Equities and sectors
- Consumer: A 4.0% saving rate plus -0.5% real DPI is a yellow flag for discretionary names reliant on volume growth. Pricing power helps, but elasticity bites if real incomes are slipping.
- Services with pricing power (business services, select healthcare, software-like economics) look better positioned than goods-heavy cyclicals with thin margins and high operating leverage.
- Quality bias: With income softening and rates still firm, balance-sheet resilience and free cash flow matter more than beta.

Credit and spreads
- Sticky inflation with softening income is not a default story, but it keeps risk premia from compressing further. Prefer higher-quality IG over lower-rated HY where refinancing needs are front-loaded.
- Watch consumer ABS and subprime auto for early stress signals if the saving rate grinds lower.
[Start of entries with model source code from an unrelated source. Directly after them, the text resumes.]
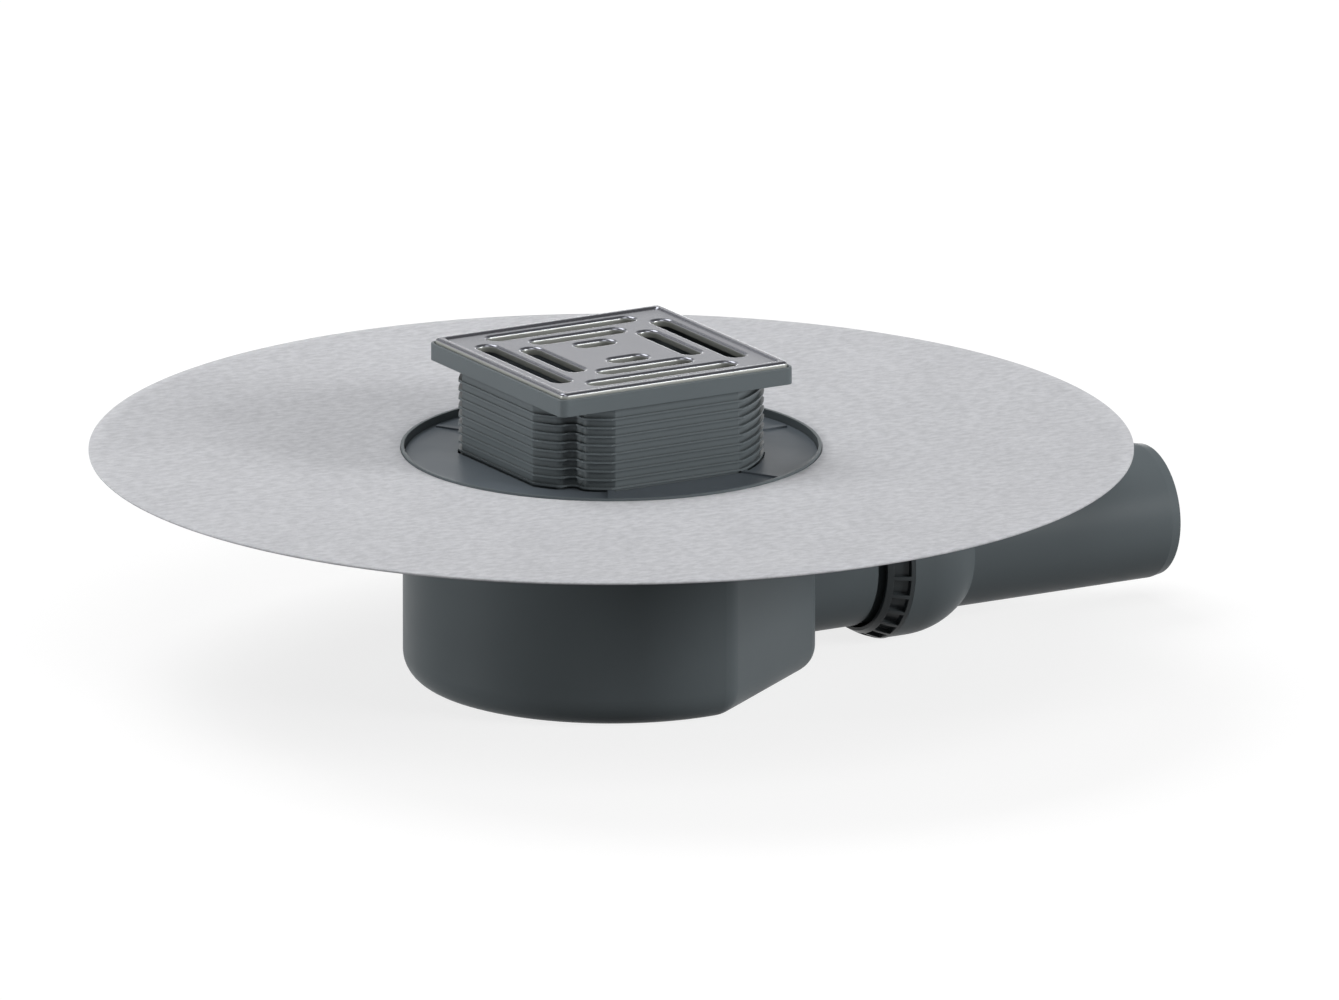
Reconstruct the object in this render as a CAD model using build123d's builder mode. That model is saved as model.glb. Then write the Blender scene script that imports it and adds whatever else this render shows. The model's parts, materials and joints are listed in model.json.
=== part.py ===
from build123d import *

import os
from math import cos, radians, sin, sqrt

# Floor drain with a side outlet. The origin is the centre of the housing's underside,
# +Z is up and the outlet points along +X. All sizes are in millimetres.

# Housing: a pot with three flats towards the outlet, under a round head.
housing_radius = 76.2
housing_wall = 3.0
outlet_flat_cut = 7.8
side_flat_cut = 9.5
side_flat_angle = 55.0
flat_corner_radius = 12.0
bottom_edge_radius = 10.6
head_depth = 10.5
head_flare = 2.1
flange_width = 19.1
flange_thickness = 2.4

# Sealing collar, bonded on the housing's flange.
collar_plane = 86.5
collar_radius = 190.8
collar_thickness = 0.9

# Recess round the riser, whose rim comes up through the collar.
rim_step = 0.7
rim_wall = 1.2
rim_rise = 0.7
recess_depth = 2.2

# Guide ring: the floor of the recess, which turns with the riser.
guide_thickness = 2.2
guide_skirt = 2.5
guide_skirt_wall = 1.8
guide_rib_angle = 60.0
guide_rib_count = 5
guide_rib_width = 2.6
guide_rib_height = 0.7
snap_depth = 0.8
snap_height = 1.2

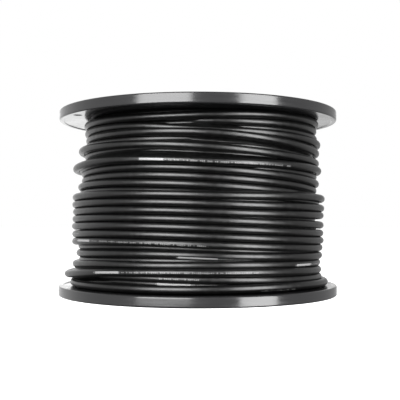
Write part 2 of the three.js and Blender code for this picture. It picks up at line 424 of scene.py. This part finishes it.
def jacket_material(name, colour, ink):
    """Semi-gloss extruded jacket with pale marks.

    The UV map runs along the cable and round it, in metres, with the line of marks at 0. The
    attribute mark is 2 where a solid bar is, 1 where short ticks are and 0 elsewhere.
    """
    material, shader, add, link = new_material(name)
    shader.inputs["IOR"].default_value = 1.5

    def maths(operation, first, second=None):
        node = add("ShaderNodeMath")
        node.operation = operation
        for socket, value in zip(node.inputs, (first, second)):
            if isinstance(value, (int, float)):
                socket.default_value = value
            elif value is not None:
                link(value, socket)
        return node.outputs["Value"]

    chart = add("ShaderNodeUVMap")
    chart.uv_map = "along_and_round"
    parts = add("ShaderNodeSeparateXYZ")
    link(chart.outputs["UV"], parts.inputs["Vector"])
    along, around = parts.outputs["X"], parts.outputs["Y"]
    mark = add("ShaderNodeAttribute")
    mark.attribute_name = "mark"
    is_bar = maths("GREATER_THAN", mark.outputs["Fac"], 1.5)
    is_tick = maths("GREATER_THAN", mark.outputs["Fac"], 0.5)
    off_line = maths("ABSOLUTE", around)
    bar_reach = 0.95 * MM
    tick_pitch = 1.5 * MM
    tick_share, left_out_share = 0.62, 0.22
    tick_reach, least_reach = 0.6 * MM, 0.35
    tick_strength = 0.55
    bar_mask = maths("MULTIPLY", is_bar, maths("LESS_THAN", off_line, bar_reach))
    cell = maths("FLOOR", maths("DIVIDE", along, tick_pitch))
    chance = add("ShaderNodeTexWhiteNoise")
    chance.noise_dimensions = "1D"
    link(cell, chance.inputs["W"])
    within = maths("FRACT", maths("DIVIDE", along, tick_pitch))
    tick = maths("MULTIPLY", maths("LESS_THAN", within, tick_share),
                 maths("GREATER_THAN", chance.outputs["Value"], left_out_share))
    reach = maths("MULTIPLY", maths("ADD", chance.outputs["Value"], least_reach), tick_reach)
    tick = maths("MULTIPLY", tick, maths("LESS_THAN", off_line, reach))
    tick_mask = maths("MULTIPLY", is_tick, tick)
    inked = maths("MAXIMUM", bar_mask, maths("MULTIPLY", tick_mask, tick_strength))
    paint = add("ShaderNodeMix")
    paint.data_type = "RGBA"
    link(inked, paint.inputs["Factor"])
    paint.inputs["A"].default_value = colour
    paint.inputs["B"].default_value = ink
    link(paint.outputs["Result"], shader.inputs["Base Color"])

    place = add("ShaderNodeTexCoord")
    drag = add("ShaderNodeTexNoise")
    drag.inputs["Scale"].default_value = 260
    drag.inputs["Detail"].default_value = 3
    link(place.outputs["Object"], drag.inputs["Vector"])
    gloss = add("ShaderNodeMapRange")
    gloss.inputs["From Min"].default_value = 0.3
    gloss.inputs["From Max"].default_value = 0.7
    gloss.inputs["To Min"].default_value = 0.29
    gloss.inputs["To Max"].default_value = 0.4
    link(drag.outputs["Fac"], gloss.inputs["Value"])
    link(gloss.outputs["Result"], shader.inputs["Roughness"])
    skin = add("ShaderNodeBump")
    skin.inputs["Strength"].default_value = 0.15
    skin.inputs["Distance"].default_value = 0.06 * MM
    link(drag.outputs["Fac"], skin.inputs["Height"])
    link(skin.outputs["Normal"], shader.inputs["Normal"])
    return material


# The flanges and the barrel


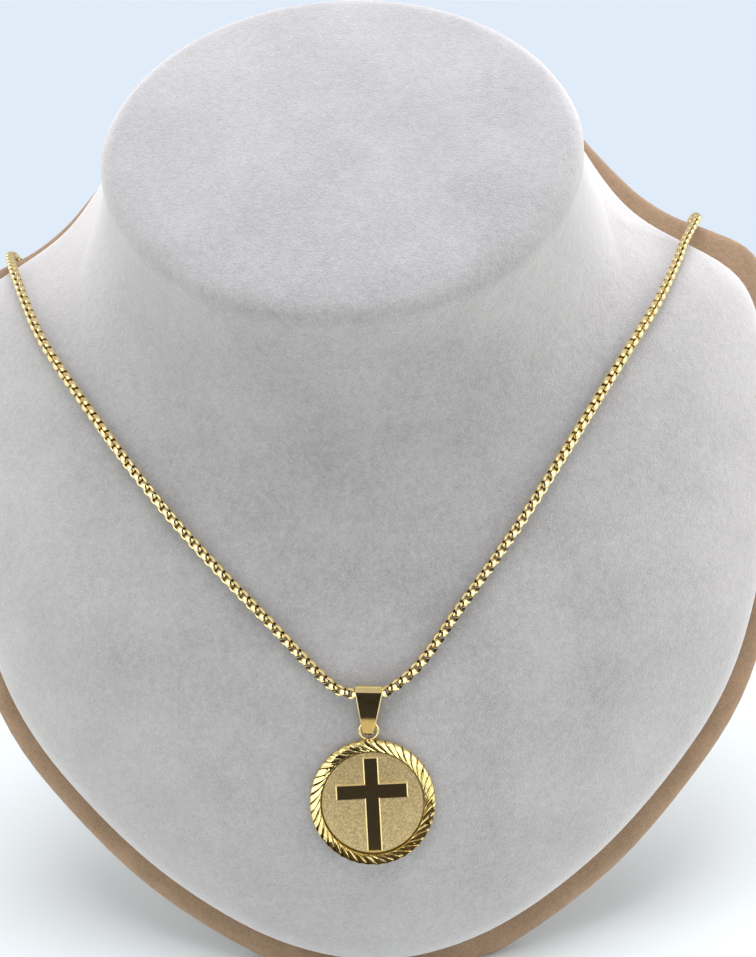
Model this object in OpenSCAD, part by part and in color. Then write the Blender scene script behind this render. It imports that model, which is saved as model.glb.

Inflation hedges and expressions
- Breakevens: modestly constructive—headline at +2.8% YoY and core +3.0% YoY with 0.4% monthly prints support near-term inflation compensation.
- Real assets: selective exposure is sensible; avoid broad-brush moves given mixed real demand.

What to watch next
- The saving rate path: does it stabilize above 4%, or does consumption keep leaning on thinner cushions?
- Services inflation breadth: if core services stay sticky, it boxes the Fed in longer.
- Income revisions: any forthcoming detail on wages/salaries or price series rebenchmarks that change the near-term impulse.

The Investor Takeaway

Don’t let a $103.2B (+0.5%) nominal pop distract from the mechanics: real PCE is +0.1%, core inflation is +0.4% for the second month, and incomes slipped -0.1% with a 4.0% saving rate doing the balancing act. That’s not collapse—it’s constraint. Position for stickier policy, prioritize quality over cyclicality, favor selective inflation exposure (breakevens, pricing-power franchises), and be wary of business models that need volume acceleration while real income is ebbing. In this tape, the winners won’t be the loudest headlines—they’ll be the firms and portfolios built to earn through the fine print.